The chairs, lectern and baptismal font are cut from Jerusalem stone and the pews are made of beechwood from Germany’s Black Forest.
Rosso francia – red marble from France – covers the sanctuary floor and Sardinian white marble covers most of the remaining floor-space.
The new church project has been on the drawing board since the Springfield Catholic community was established in 2011.
It is a multicultural parish, which now boasts 20 nationalities, drawing on the rapidly growing population of Greater Springfield, a collection of five suburbs.
One of the main church fundraising efforts has involved Springfield church volunteers regularly travelling to Milton to operate a popular sausage sizzle outside Suncorp Stadium.
The project has also received donations from across the Brisbane archdiocese. “There are so many generous people out there.
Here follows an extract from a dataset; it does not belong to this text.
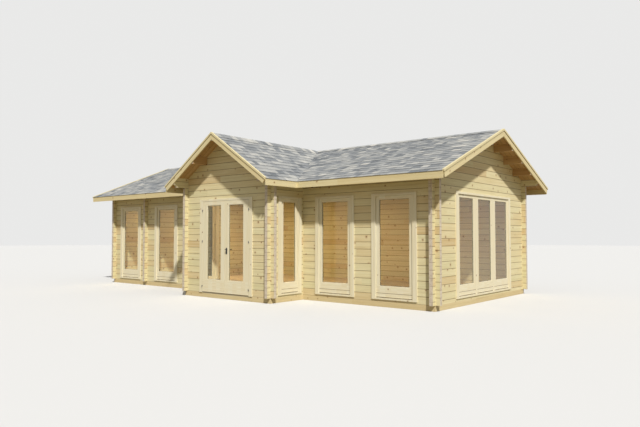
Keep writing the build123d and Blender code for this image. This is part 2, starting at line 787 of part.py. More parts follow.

You just need to ask and they will give,” Fr Conte said.
Brisbane Archbishop Mark Coleridge will celebrate the blessing and dedication of Our Lady of the Southern Cross, 44 Opperman Drive on Friday, September 1, starting at 6pm.
Tiler does ‘marbleous’ job on new church
FOR Brisbane tiler Joe Coco, the last 12 months have been a labour of love laying the floors of the new Our Lady of the Southern Cross Church.
As he completed last minute paving outside, he reflected on the biggest single job of his career – carefully working with huge blocks of imported marble that cover the entire church floor space.
“For me to have the opportunity to do this – it is an honour,” Mr Coco said.
“It’s something I have always wanted to do quite frankly.”
Joe’s father from Sicily, was also a tiler and brought his son into the trade.
However, in Brisbane working with marble is usually confined to a wall or floor, “but nothing so grand as an entire church,” Mr Coco said.
“We’ve been dealing with three metre slabs of marble.
“I mean this is an enormous project – over a thousand square metres of beautiful stone.”
Mr Coco said he expected that people would come to Springfield to visit the new church.
“Once the mosaics are completed, I think they will come flocking. Definitely,” he said.
Mr Coco points out some of the key features of the church’s marble floor including a “butterfly effect” in which identical slabs of marble sit side by side down the main aisle, creating a pleasing, symmetrical look to the finished floor.
“From the door to the altar, it is a continuous pattern. I don’t think you will see that anywhere in Australia,” he said.